[BEGIN Material]

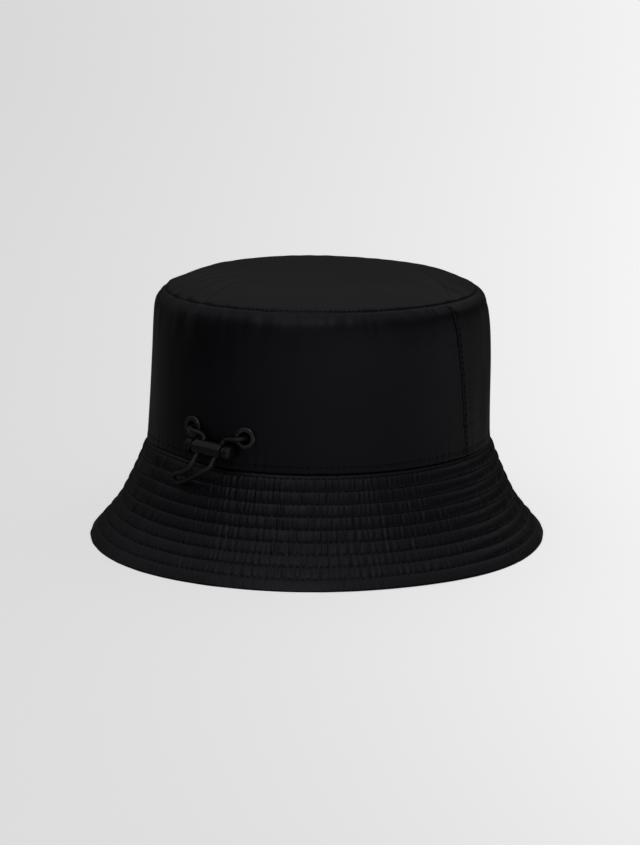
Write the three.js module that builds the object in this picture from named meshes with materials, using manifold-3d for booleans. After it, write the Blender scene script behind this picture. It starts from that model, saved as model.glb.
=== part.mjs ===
// A bucket hat with a drawcord and a twin-button cord lock at the back, millimetres, +Z up.
// The front of the hat faces -Y. The origin is under the head's centre, on the surface the brim rests on.
import * as THREE from 'three';
import { mergeVertices } from 'three/addons/utils/BufferGeometryUtils.js';
import Module from 'manifold-3d';

const wasm = await Module();
wasm.setup();

// ---- driving dimensions of the hat -------------------------------------------------------------------
const DEEPER = 8.8;                 // the head is this much longer from front to back, each way, than across
const SEAM_A = 88.2;                // half width at the seam between crown and brim
const SEAM_Z = 51.3;                // height of that seam
const TIP_A = 79.5;                 // half width at the seam round the tip
const TIP_Z = 131;                  // height of that seam
const TIP_RISE = 11.6;              // how far the tip domes up above its seam
const TIP_POWER = 2.6;              // 2 is a round dome, more is a flatter one
const EDGE_A = 118.3;               // half width at the brim's edge
const SHELL = 0.8;                  // thickness of the outer cloth
const LINING = 0.6;                 // thickness of the lining and the under cloth
const STIFFENER = 0.8;              // thickness of the brim's stiffener
const GAP = 0.3;                    // clearance between pieces that touch
const SEAM_GAP = 0.4;               // clearance left along the seams
const PULL_RISE = 2.2;              // the drawcord draws the seam up beside the centre back
const PULL_ANGLE = 66;              // where, in degrees from +X towards +Y
const PULL_WIDTH = 20;              // and how wide

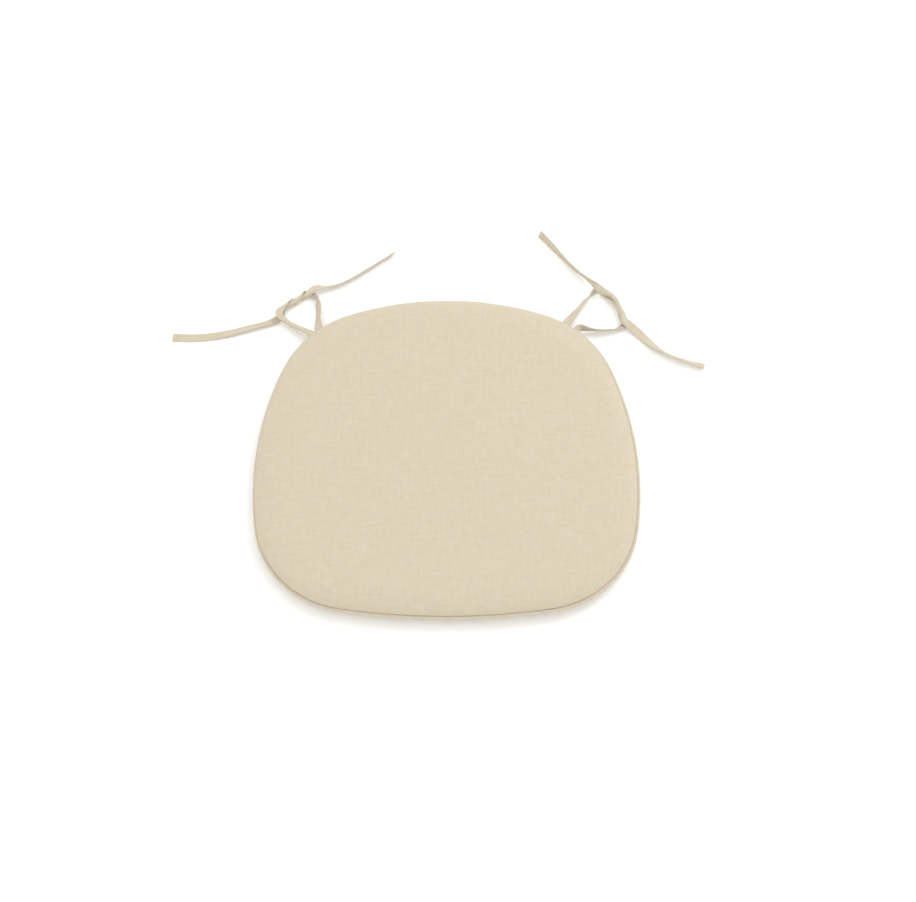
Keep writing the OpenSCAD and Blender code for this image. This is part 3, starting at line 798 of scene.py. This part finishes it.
# ==== Zip, round the back edge's own centre ====
BACK_CENTRE, BACK_ARC_R = ARCS[0, 1:3], ARCS[0, 3]
ZIP_Z = 8.9 * MM
ZIP_END_A = math.radians(19.6)
COIL_START_A, COIL_END_A = math.radians(-18.1), math.radians(17.5)
COIL_PITCH = 1.15 * MM
COIL_FILAMENT = 0.27 * MM
COIL_IN, COIL_HALF_W = 8.95 * MM, 0.66 * MM
COIL_LAP, COIL_REACH = 0.2 * MM, 1.95 * MM
COIL_POINTS = 14
SLIDER_A = math.radians(17.3)
BOTTOM_STOP_A = math.radians(-18.4)
STITCH_END_A = math.radians(19.2)
STITCH_IN = 11 * MM
STITCH_Z = 3.1 * MM
ZIP_STITCH = 3 * MM, 1 * MM, 0.27 * MM


def back_place(a, inset, z):
    """Points at directions a within the back arc, clear of where the outline starts and ends."""
    radius = BACK_ARC_R - inset
    flat = BACK_CENTRE + radius[..., None] * direction(a)
    return np.concatenate([flat, np.broadcast_to(z, a.shape)[..., None]], axis=-1)


def add_zip_tape(name, section, material, node):
    """A woven tape bent to a section of (inset, height) in mm, along the zip."""
    points = np.array(section) * MM
    a = np.linspace(-ZIP_END_A, ZIP_END_A, 150)
    along = a * BACK_ARC_R
    around = lengths_along(points)
    rings = np.empty((len(a), len(points), 3))
    for k, (inset, z) in enumerate(points):
        ripple = 0.07 * MM * np.sin(along / (5.5 * MM)) * np.sin(along / (17 * MM))
        rings[:, k] = back_place(a, inset + ripple, z)
    cloth = on_cloth(along[:, None], around[None, :])
    stand_in(sweep_piece(name, material, rings, cloth), node)


UPPER_TAPE = [
    (10, 10.35), (10.1, 10.2), (10.4, 10.2), (10.5, 10.35), (10.5, 11.4), (10.5, 12.6), (10.62, 13.35),
    (10.95, 13.68), (11.6, 13.7), (12.9, 13.7), (13, 13.8), (13, 14.1), (12.9, 14.2), (11.6, 14.2),
    (10.7, 14.15), (10.15, 13.8), (10, 13.2), (10, 12.6), (10, 11.4),
]
LOWER_TAPE = [
    (10, 7.45), (10, 6.2), (10, 5.3), (10.25, 4.85), (11, 4.45), (12.5, 3.75), (14, 3.1), (15, 2.85),
    (15.9, 2.62), (16, 2.75), (16, 3), (15.9, 3.12), (15, 3.35), (14, 3.6), (12.5, 4.25), (11.2, 4.9),
    (10.65, 5.2), (10.5, 5.6), (10.5, 6.4), (10.5, 7.45), (10.4, 7.6), (10.1, 7.6),
]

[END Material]

Written exercise:
Quote each line of the listing above exactly.

Exercise answer:
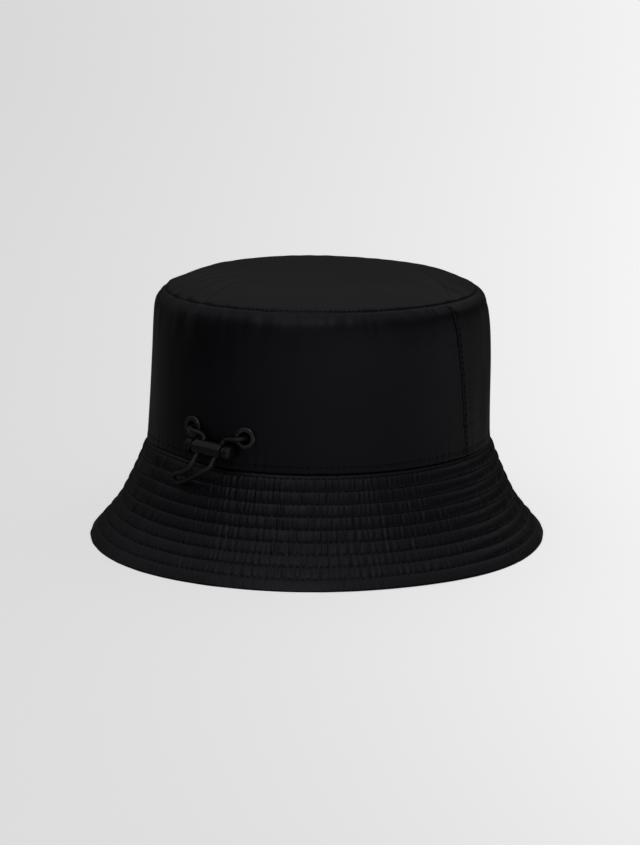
Write the three.js module that builds the object in this picture from named meshes with materials, using manifold-3d for booleans. After it, write the Blender scene script behind this picture. It starts from that model, saved as model.glb.
=== part.mjs ===
// A bucket hat with a drawcord and a twin-button cord lock at the back, millimetres, +Z up.
// The front of the hat faces -Y. The origin is under the head's centre, on the surface the brim rests on.
import * as THREE from 'three';
import { mergeVertices } from 'three/addons/utils/BufferGeometryUtils.js';
import Module from 'manifold-3d';

const wasm = await Module();
wasm.setup();

// ---- driving dimensions of the hat -------------------------------------------------------------------
const DEEPER = 8.8;                 // the head is this much longer from front to back, each way, than across
const SEAM_A = 88.2;                // half width at the seam between crown and brim
const SEAM_Z = 51.3;                // height of that seam
const TIP_A = 79.5;                 // half width at the seam round the tip
const TIP_Z = 131;                  // height of that seam
const TIP_RISE = 11.6;              // how far the tip domes up above its seam
const TIP_POWER = 2.6;              // 2 is a round dome, more is a flatter one
const EDGE_A = 118.3;               // half width at the brim's edge
const SHELL = 0.8;                  // thickness of the outer cloth
const LINING = 0.6;                 // thickness of the lining and the under cloth
const STIFFENER = 0.8;              // thickness of the brim's stiffener
const GAP = 0.3;                    // clearance between pieces that touch
const SEAM_GAP = 0.4;               // clearance left along the seams
const PULL_RISE = 2.2;              // the drawcord draws the seam up beside the centre back
const PULL_ANGLE = 66;              // where, in degrees from +X towards +Y
const PULL_WIDTH = 20;              // and how wide

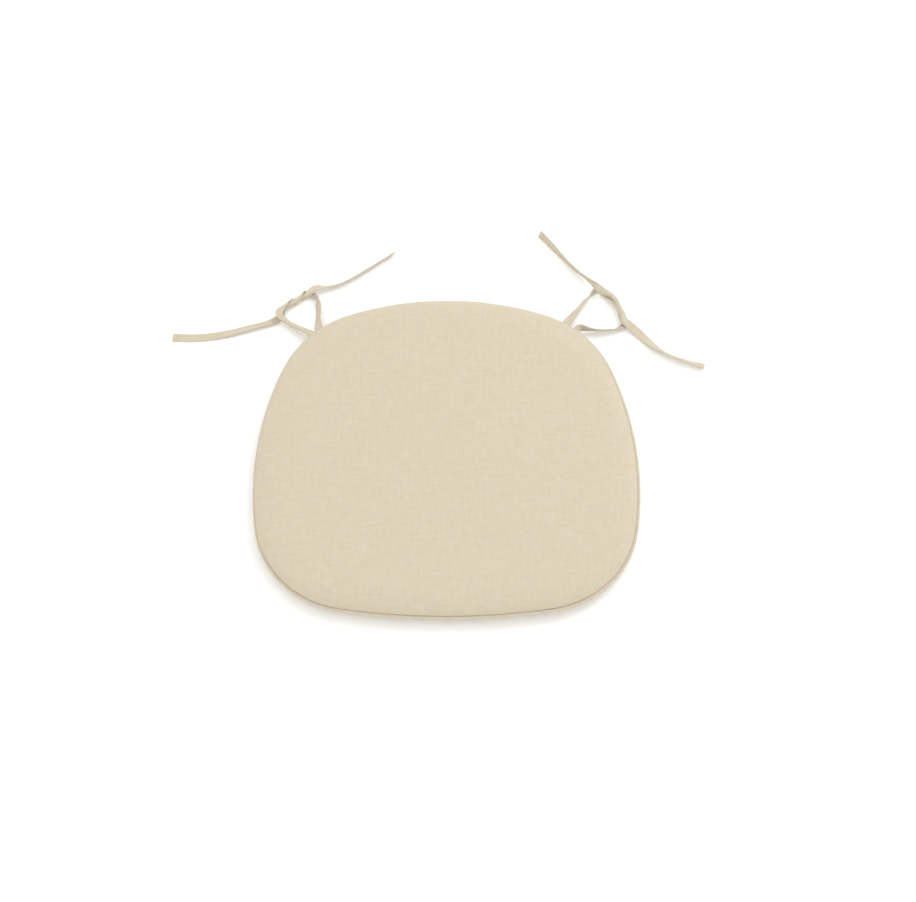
Keep writing the OpenSCAD and Blender code for this image. This is part 3, starting at line 798 of scene.py. This part finishes it.
# ==== Zip, round the back edge's own centre ====
BACK_CENTRE, BACK_ARC_R = ARCS[0, 1:3], ARCS[0, 3]
ZIP_Z = 8.9 * MM
ZIP_END_A = math.radians(19.6)
COIL_START_A, COIL_END_A = math.radians(-18.1), math.radians(17.5)
COIL_PITCH = 1.15 * MM
COIL_FILAMENT = 0.27 * MM
COIL_IN, COIL_HALF_W = 8.95 * MM, 0.66 * MM
COIL_LAP, COIL_REACH = 0.2 * MM, 1.95 * MM
COIL_POINTS = 14
SLIDER_A = math.radians(17.3)
BOTTOM_STOP_A = math.radians(-18.4)
STITCH_END_A = math.radians(19.2)
STITCH_IN = 11 * MM
STITCH_Z = 3.1 * MM
ZIP_STITCH = 3 * MM, 1 * MM, 0.27 * MM


def back_place(a, inset, z):
    """Points at directions a within the back arc, clear of where the outline starts and ends."""
    radius = BACK_ARC_R - inset
    flat = BACK_CENTRE + radius[..., None] * direction(a)
    return np.concatenate([flat, np.broadcast_to(z, a.shape)[..., None]], axis=-1)


def add_zip_tape(name, section, material, node):
    """A woven tape bent to a section of (inset, height) in mm, along the zip."""
    points = np.array(section) * MM
    a = np.linspace(-ZIP_END_A, ZIP_END_A, 150)
    along = a * BACK_ARC_R
    around = lengths_along(points)
    rings = np.empty((len(a), len(points), 3))
    for k, (inset, z) in enumerate(points):
        ripple = 0.07 * MM * np.sin(along / (5.5 * MM)) * np.sin(along / (17 * MM))
        rings[:, k] = back_place(a, inset + ripple, z)
    cloth = on_cloth(along[:, None], around[None, :])
    stand_in(sweep_piece(name, material, rings, cloth), node)


UPPER_TAPE = [
    (10, 10.35), (10.1, 10.2), (10.4, 10.2), (10.5, 10.35), (10.5, 11.4), (10.5, 12.6), (10.62, 13.35),
    (10.95, 13.68), (11.6, 13.7), (12.9, 13.7), (13, 13.8), (13, 14.1), (12.9, 14.2), (11.6, 14.2),
    (10.7, 14.15), (10.15, 13.8), (10, 13.2), (10, 12.6), (10, 11.4),
]
LOWER_TAPE = [
    (10, 7.45), (10, 6.2), (10, 5.3), (10.25, 4.85), (11, 4.45), (12.5, 3.75), (14, 3.1), (15, 2.85),
    (15.9, 2.62), (16, 2.75), (16, 3), (15.9, 3.12), (15, 3.35), (14, 3.6), (12.5, 4.25), (11.2, 4.9),
    (10.65, 5.2), (10.5, 5.6), (10.5, 6.4), (10.5, 7.45), (10.4, 7.6), (10.1, 7.6),
]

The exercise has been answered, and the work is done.